DATA EXCERPT:
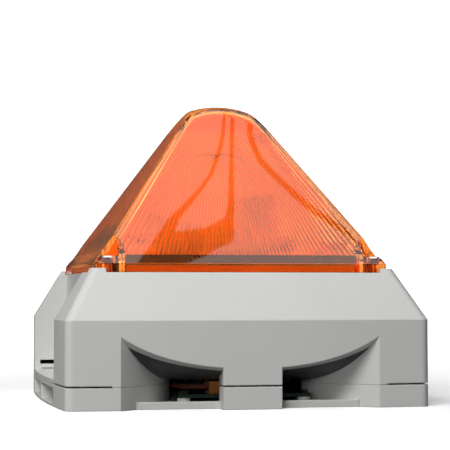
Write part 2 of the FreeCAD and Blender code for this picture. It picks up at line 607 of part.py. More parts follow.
voice_coil = turned("voice_coil", [
    ("7.9", "9.6"), ("8.9", "9.6"), ("8.9", "19"), ("7.9", "19")], 0, 0, "driver_z")
driver_screws = group("driver_screws", [
    fuse(f"driver_screw_{index}", [
        cylinder(f"driver_screw_head_{index}", "1.7", "1.3", place, "driver_z + 2.2"),
        cylinder(f"driver_screw_shank_{index}", "driver_hole - 0.02", "4.8", place, "driver_z - 2.5")])
    for index, place in enumerate(driver_screw_places)])
control_board = cut("control_board",
                    box("control_board_blank", ("104", "95", "board_thickness"), z="control_board_z"),
                    *at_corners("control_board_hole", "small_screw", "10", "board_post_offset",
                                "control_board_z - 5"))
control_board_screws = small_screws("control_board_screws", square("board_post_offset"),
                                    "control_board_z", "6.5", upward=True)
transformer_place = ("transformer_x", "0")
core_windows = [box(f"core_window_{index}", ("6.5", "20", "13"), (f"transformer_x + {sign} * 7.25", "0"),
                    "control_board_z - 17.5") for index, sign in enumerate((-1, 1))]
transformer_core = cut("transformer_core",
                       box("core_blank", ("30", "18", "22"), transformer_place, "control_board_z - 22"),
                       *core_windows)
transformer_coil = cut("transformer_coil",
                       box("coil_blank", ("20.8", "28", "12.8"), transformer_place,
                           "control_board_z - 17.4"),
                       box("coil_core_space", ("8", "18", "14"), transformer_place, "control_board_z - 18"))
board_capacitors = group("board_capacitors", drilled("board_capacitor", "6.5",
                                                     [("-45", "-14"), ("-45", "14")],
                                                     "control_board_z - 20", "20"))
amplifier_chip = box("amplifier_chip", ("18", "5", "14"), ("0", "44"), "control_board_z - 14")

# ---- flash unit, on the cover's deck -------------------------------------------------------------------

lens_gasket = square_ring("lens_gasket", "gasket_outside", "gasket_inside", "lens_base - deck_height + 1",
                          "deck_height - 1")
carrier_blank = box("carrier_blank", ("2 * carrier_half", "2 * carrier_half", "carrier_top - carrier_seat"),
                    z="carrier_seat")
carrier_underside = box("carrier_underside", ("2 * carrier_half - 4", "2 * carrier_half - 4",
                                              "carrier_top - carrier_seat - 1.6"), z="carrier_seat")
carrier_corners = [hole for index, offset in enumerate(("well_offset", "well_offset + 5"))
                   for hole in at_corners(f"carrier_corner_{index}", "well_radius + well_wall + 0.5", "20",
                                          offset, "carrier_seat - 5")]
carrier_plate = cut("carrier_plate", carrier_blank, carrier_underside, *carrier_corners,
                    cylinder("carrier_wire_hole", "7", "10", ("0", "30"), "carrier_seat"))
spacer_places = square("flash_spacer_offset")
spacer_tubes = drilled("flash_spacer_tube", "3", spacer_places, "carrier_top", "flash_board_z - carrier_top")
spacer_bores = drilled("flash_spacer_bore", "small_screw", spacer_places, "carrier_top - 5", "20")
flash_spacers = group("flash_spacers", [
    cut(f"flash_spacer_{index}", tube, bore)
    for index, (tube, bore) in enumerate(zip(spacer_tubes, spacer_bores))])
flash_board = cut("flash_board", box("flash_board_blank", ("60", "60", "board_thickness"), z="flash_board_z"),
                  *drilled("flash_board_hole", "small_screw", spacer_places, "flash_board_z - 5", "10"))
flash_board_top = "(flash_board_z + board_thickness)"
flash_board_screws = small_screws("flash_board_screws", spacer_places, flash_board_top, "6.8")
tube_holder = box("tube_holder", ("30", "12", "5.4"), z=flash_board_top)
tube_places = [("-9", "0"), ("9", "0")]
tube_electrodes = group("tube_electrodes", drilled("tube_electrode", "3.2", tube_places,
                                                   f"{flash_board_top} + 5.4", "3"))
tube_bend = add("Part::Torus", "tube_bend")
for prop, text in (("Radius1", "9"), ("Radius2", "3.2"), ("Angle3", "180")):
    bind(tube_bend, prop, text)
tube_bend.Placement.Rotation = FreeCAD.Rotation(FreeCAD.Vector(1, 0, 0), 90)
place(tube_bend, 0, 0, f"{flash_board_top} + 32")
tube_legs = drilled("tube_leg", "3.2", tube_places, f"{flash_board_top} + 8.4", "23.6")
flash_tube = fuse("flash_tube", [*tube_legs, tube_bend])
trigger_coil = cylinder("trigger_coil", "5", "12", ("-20", "10"), flash_board_top)
flash_capacitor = cylinder("flash_capacitor", "8", "22", ("14.5", "-17"), flash_board_top)

# ---- lens ----------------------------------------------------------------------------------------------

apex = "(skirt_top + lens_half * lens_slope)"


lens_outer = pyramid("lens_outer", "0", "lens_base", "0")
lens_inner = pyramid("lens_inner", "lens_wall", "lens_base - 1", "lens_wall")
well_columns = fuse("well_columns", at_corners("well_column", "well_radius + well_wall", "60", "well_offset",
                                               "lens_base"))
well_tubes = common("well_tubes", lens_outer, well_columns)
MOUTH_POINTS = ((0, 1), (1, 1), (1, -1), (0, -1))
well_mouths = [
    prism(f"well_mouth_{name}", [
        (f"{x} * (well_offset + {out} * well_run) + {side} * {y} * well_radius / sqrt(2)",
         f"{y} * (well_offset + {out} * well_run) - {side} * {x} * well_radius / sqrt(2)")
        for out, side in MOUTH_POINTS], "60", "well_floor")
    for name, (x, y) in zip(CORNER_NAMES, CORNERS)]
well_spaces = [*at_corners("well_space", "well_radius", "60", "well_offset", "well_floor"), *well_mouths,
               *at_corners("head_space", "head_radius + 0.4", "60", "well_offset", "head_floor")]
lens = cut("lens", fuse("lens_shell_with_wells", [cut("lens_shell", lens_outer, lens_inner), well_tubes]),
           *well_spaces, *tower_bores)

NODES = [
    base_floor, *base_corners, screw_inserts, base_board, base_board_screws, terminal_block,
    terminal_screws, contact_socket, cable_grommet, tone_switch_housing, *tone_sliders,
    volume_control_body, volume_rotor, supply_wire_live, supply_wire_neutral,
    cover_housing, horn_bowl, bowl_screws, contact_plug, contact_pins, riser_board, driver_gasket,
    driver_frame, driver_magnet, diaphragm, voice_coil, driver_screws, control_board,
    control_board_screws, transformer_core, transformer_coil, board_capacitors, amplifier_chip,
    lens_gasket, carrier_plate, flash_spacers, flash_board, flash_board_screws, tube_holder,
    tube_electrodes, flash_tube, trigger_coil, flash_capacitor,
    lens, screw_seals, *lens_screws]

# ---- check and write -----------------------------------------------------------------------------------

doc.recompute()
for obj in doc.Objects:
    if any(flag in obj.State for flag in ("Invalid", "Error")):
        raise RuntimeError(f"{obj.Label} failed: {obj.State}")
for node in NODES:
    if node.Shape.isNull() or not node.Shape.isValid():
        raise RuntimeError(f"{node.Label} has no valid shape")
os.makedirs("parts", exist_ok=True)
for node in NODES:
    node.Shape.exportStep(f"parts/{node.Label}.step")
    print(node.Label, len(node.Shape.Solids), round(node.Shape.Volume), node.Shape.BoundBox)
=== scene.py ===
import json
import math

import bmesh
import bpy
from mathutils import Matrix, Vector


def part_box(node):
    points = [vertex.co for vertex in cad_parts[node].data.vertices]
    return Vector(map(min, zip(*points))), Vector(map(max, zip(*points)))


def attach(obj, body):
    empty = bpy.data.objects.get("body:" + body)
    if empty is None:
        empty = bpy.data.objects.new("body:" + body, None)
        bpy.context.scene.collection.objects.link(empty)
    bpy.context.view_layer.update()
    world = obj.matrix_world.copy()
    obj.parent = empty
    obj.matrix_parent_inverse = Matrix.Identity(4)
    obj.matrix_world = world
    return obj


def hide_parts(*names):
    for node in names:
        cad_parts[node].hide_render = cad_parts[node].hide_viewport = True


# Flashing sounder: amber pyramid lens with inner ribs on a light grey two-part housing.
# Metres, +Z up, front face towards -Y. Lengths named *_MM are in millimetres.

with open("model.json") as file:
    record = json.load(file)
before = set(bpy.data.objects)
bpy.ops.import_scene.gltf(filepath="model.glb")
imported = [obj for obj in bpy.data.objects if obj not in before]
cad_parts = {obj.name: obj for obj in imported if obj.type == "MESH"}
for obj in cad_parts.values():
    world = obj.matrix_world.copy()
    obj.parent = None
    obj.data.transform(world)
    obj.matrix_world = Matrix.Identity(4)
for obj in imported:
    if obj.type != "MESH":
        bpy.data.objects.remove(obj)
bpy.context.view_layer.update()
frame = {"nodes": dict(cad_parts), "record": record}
MM = 0.001
scene = bpy.context.scene


# ---- mesh helpers --------------------------------------------------------------------------------------

def mesh_object(name, bm):
    """New object from a bmesh in millimetres, at the origin."""
    bmesh.ops.recalc_face_normals(bm, faces=bm.faces)
    bmesh.ops.scale(bm, vec=(MM, MM, MM), verts=bm.verts)
    mesh = bpy.data.meshes.new(name)
    bm.to_mesh(mesh)
    bm.free()
    obj = bpy.data.objects.new(name, mesh)
    scene.collection.objects.link(obj)
    return obj


def shade(obj, angle_deg):
    """Smooth shading that keeps edges sharper than the angle."""
    bm = bmesh.new()
    bm.from_mesh(obj.data)
    limit = math.radians(angle_deg)
    for face in bm.faces:
        face.smooth = True
    for edge in bm.edges:
        edge.smooth = len(edge.link_faces) == 2 and edge.calc_face_angle(0) < limit
    bm.to_mesh(obj.data)
    bm.free()
    return obj


def stacked(name, rings, tip=None):
    """Closed solid through rings of equal point counts, flat below and with a point or a flat cap on top."""
    bm = bmesh.new()
    loops = [[bm.verts.new(point) for point in ring] for ring in rings]
    count = len(loops[0])
    for low, high in zip(loops, loops[1:]):
        for i in range(count):
            j = (i + 1) % count
            bm.faces.new((low[i], low[j], high[j], high[i]))
    bm.faces.new(list(reversed(loops[0])))
    if tip is None:
        bm.faces.new(loops[-1])
    else:
        top = bm.verts.new(tip)
        for i in range(count):
            bm.faces.new((loops[-1][i], loops[-1][(i + 1) % count], top))
    return mesh_object(name, bm)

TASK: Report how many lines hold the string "True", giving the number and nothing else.

RESPONSE: 4